- RECORDS PROVIDED
+++

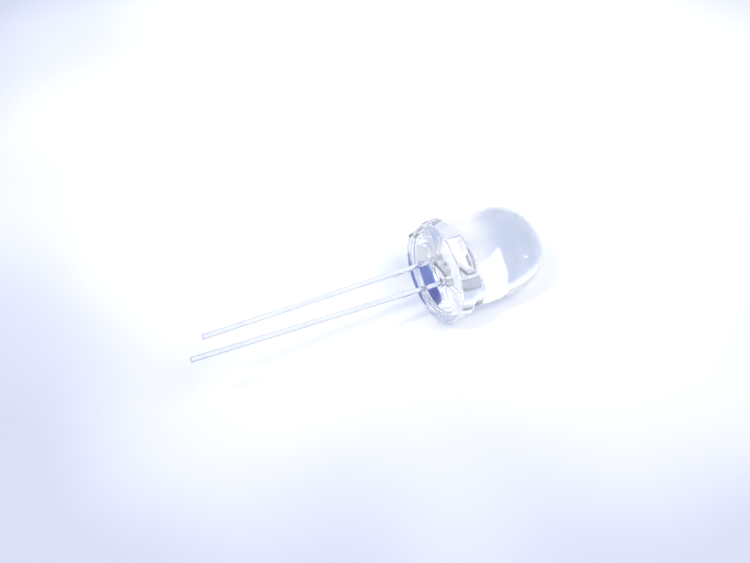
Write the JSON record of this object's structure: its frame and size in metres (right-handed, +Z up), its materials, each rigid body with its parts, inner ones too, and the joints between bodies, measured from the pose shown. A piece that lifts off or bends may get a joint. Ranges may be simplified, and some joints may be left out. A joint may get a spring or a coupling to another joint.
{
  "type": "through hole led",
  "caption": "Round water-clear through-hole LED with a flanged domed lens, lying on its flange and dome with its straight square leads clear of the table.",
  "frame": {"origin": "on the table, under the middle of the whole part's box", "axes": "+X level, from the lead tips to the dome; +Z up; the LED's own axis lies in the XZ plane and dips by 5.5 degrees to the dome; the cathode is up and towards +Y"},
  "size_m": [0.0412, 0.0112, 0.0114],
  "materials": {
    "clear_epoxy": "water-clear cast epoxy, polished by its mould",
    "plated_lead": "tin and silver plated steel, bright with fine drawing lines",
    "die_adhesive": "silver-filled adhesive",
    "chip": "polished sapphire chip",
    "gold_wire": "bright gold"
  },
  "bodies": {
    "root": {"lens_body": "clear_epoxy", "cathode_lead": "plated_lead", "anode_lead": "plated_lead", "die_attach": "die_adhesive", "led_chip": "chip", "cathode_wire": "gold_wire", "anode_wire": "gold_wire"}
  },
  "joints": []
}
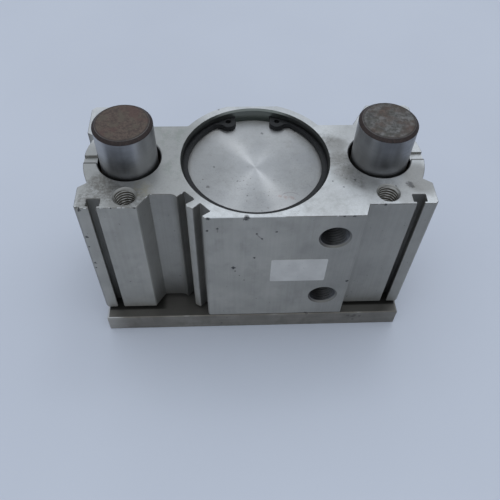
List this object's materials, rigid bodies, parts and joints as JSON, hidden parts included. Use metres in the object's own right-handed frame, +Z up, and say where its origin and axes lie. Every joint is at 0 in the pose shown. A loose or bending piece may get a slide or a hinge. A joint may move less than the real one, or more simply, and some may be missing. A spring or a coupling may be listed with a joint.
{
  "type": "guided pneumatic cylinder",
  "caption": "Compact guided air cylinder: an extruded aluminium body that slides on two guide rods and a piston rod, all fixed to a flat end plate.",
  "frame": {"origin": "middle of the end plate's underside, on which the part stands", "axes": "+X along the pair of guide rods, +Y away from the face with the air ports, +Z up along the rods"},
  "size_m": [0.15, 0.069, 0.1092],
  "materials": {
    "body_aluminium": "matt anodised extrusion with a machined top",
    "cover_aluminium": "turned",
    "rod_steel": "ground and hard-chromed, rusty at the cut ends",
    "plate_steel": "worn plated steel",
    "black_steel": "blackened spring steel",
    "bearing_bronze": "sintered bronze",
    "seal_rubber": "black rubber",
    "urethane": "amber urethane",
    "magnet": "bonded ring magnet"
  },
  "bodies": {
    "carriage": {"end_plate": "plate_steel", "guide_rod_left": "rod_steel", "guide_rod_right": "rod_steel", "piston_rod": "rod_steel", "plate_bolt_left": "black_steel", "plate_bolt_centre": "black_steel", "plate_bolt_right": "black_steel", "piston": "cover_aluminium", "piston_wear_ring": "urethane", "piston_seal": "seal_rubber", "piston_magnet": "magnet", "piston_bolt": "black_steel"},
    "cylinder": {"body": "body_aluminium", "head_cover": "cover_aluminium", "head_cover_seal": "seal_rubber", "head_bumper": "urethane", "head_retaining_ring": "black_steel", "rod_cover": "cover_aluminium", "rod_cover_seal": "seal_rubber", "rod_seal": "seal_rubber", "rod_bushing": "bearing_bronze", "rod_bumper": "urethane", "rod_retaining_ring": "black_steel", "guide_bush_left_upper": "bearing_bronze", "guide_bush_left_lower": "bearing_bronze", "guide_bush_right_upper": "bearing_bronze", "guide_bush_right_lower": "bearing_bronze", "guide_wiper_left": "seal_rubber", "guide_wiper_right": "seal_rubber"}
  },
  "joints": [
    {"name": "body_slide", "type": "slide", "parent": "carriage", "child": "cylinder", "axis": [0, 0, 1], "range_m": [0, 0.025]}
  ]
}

+++

- EXERCISE BRIEF
Give back the whole listing exactly as it reads.

- FULL OUTPUT
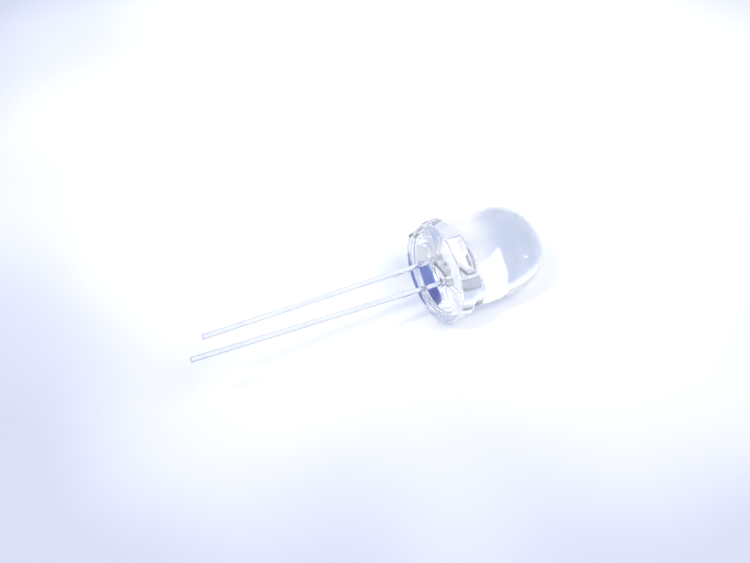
Write the JSON record of this object's structure: its frame and size in metres (right-handed, +Z up), its materials, each rigid body with its parts, inner ones too, and the joints between bodies, measured from the pose shown. A piece that lifts off or bends may get a joint. Ranges may be simplified, and some joints may be left out. A joint may get a spring or a coupling to another joint.
{
  "type": "through hole led",
  "caption": "Round water-clear through-hole LED with a flanged domed lens, lying on its flange and dome with its straight square leads clear of the table.",
  "frame": {"origin": "on the table, under the middle of the whole part's box", "axes": "+X level, from the lead tips to the dome; +Z up; the LED's own axis lies in the XZ plane and dips by 5.5 degrees to the dome; the cathode is up and towards +Y"},
  "size_m": [0.0412, 0.0112, 0.0114],
  "materials": {
    "clear_epoxy": "water-clear cast epoxy, polished by its mould",
    "plated_lead": "tin and silver plated steel, bright with fine drawing lines",
    "die_adhesive": "silver-filled adhesive",
    "chip": "polished sapphire chip",
    "gold_wire": "bright gold"
  },
  "bodies": {
    "root": {"lens_body": "clear_epoxy", "cathode_lead": "plated_lead", "anode_lead": "plated_lead", "die_attach": "die_adhesive", "led_chip": "chip", "cathode_wire": "gold_wire", "anode_wire": "gold_wire"}
  },
  "joints": []
}
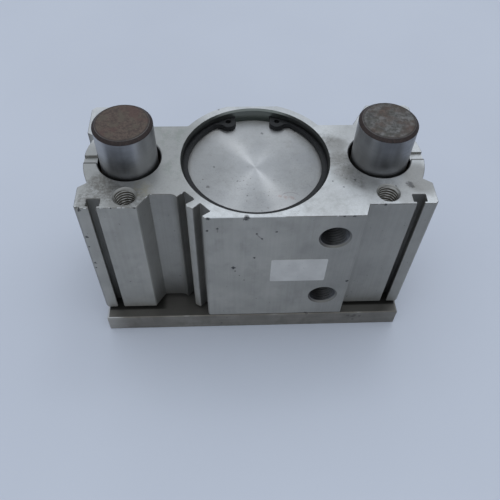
List this object's materials, rigid bodies, parts and joints as JSON, hidden parts included. Use metres in the object's own right-handed frame, +Z up, and say where its origin and axes lie. Every joint is at 0 in the pose shown. A loose or bending piece may get a slide or a hinge. A joint may move less than the real one, or more simply, and some may be missing. A spring or a coupling may be listed with a joint.
{
  "type": "guided pneumatic cylinder",
  "caption": "Compact guided air cylinder: an extruded aluminium body that slides on two guide rods and a piston rod, all fixed to a flat end plate.",
  "frame": {"origin": "middle of the end plate's underside, on which the part stands", "axes": "+X along the pair of guide rods, +Y away from the face with the air ports, +Z up along the rods"},
  "size_m": [0.15, 0.069, 0.1092],
  "materials": {
    "body_aluminium": "matt anodised extrusion with a machined top",
    "cover_aluminium": "turned",
    "rod_steel": "ground and hard-chromed, rusty at the cut ends",
    "plate_steel": "worn plated steel",
    "black_steel": "blackened spring steel",
    "bearing_bronze": "sintered bronze",
    "seal_rubber": "black rubber",
    "urethane": "amber urethane",
    "magnet": "bonded ring magnet"
  },
  "bodies": {
    "carriage": {"end_plate": "plate_steel", "guide_rod_left": "rod_steel", "guide_rod_right": "rod_steel", "piston_rod": "rod_steel", "plate_bolt_left": "black_steel", "plate_bolt_centre": "black_steel", "plate_bolt_right": "black_steel", "piston": "cover_aluminium", "piston_wear_ring": "urethane", "piston_seal": "seal_rubber", "piston_magnet": "magnet", "piston_bolt": "black_steel"},
    "cylinder": {"body": "body_aluminium", "head_cover": "cover_aluminium", "head_cover_seal": "seal_rubber", "head_bumper": "urethane", "head_retaining_ring": "black_steel", "rod_cover": "cover_aluminium", "rod_cover_seal": "seal_rubber", "rod_seal": "seal_rubber", "rod_bushing": "bearing_bronze", "rod_bumper": "urethane", "rod_retaining_ring": "black_steel", "guide_bush_left_upper": "bearing_bronze", "guide_bush_left_lower": "bearing_bronze", "guide_bush_right_upper": "bearing_bronze", "guide_bush_right_lower": "bearing_bronze", "guide_wiper_left": "seal_rubber", "guide_wiper_right": "seal_rubber"}
  },
  "joints": [
    {"name": "body_slide", "type": "slide", "parent": "carriage", "child": "cylinder", "axis": [0, 0, 1], "range_m": [0, 0.025]}
  ]
}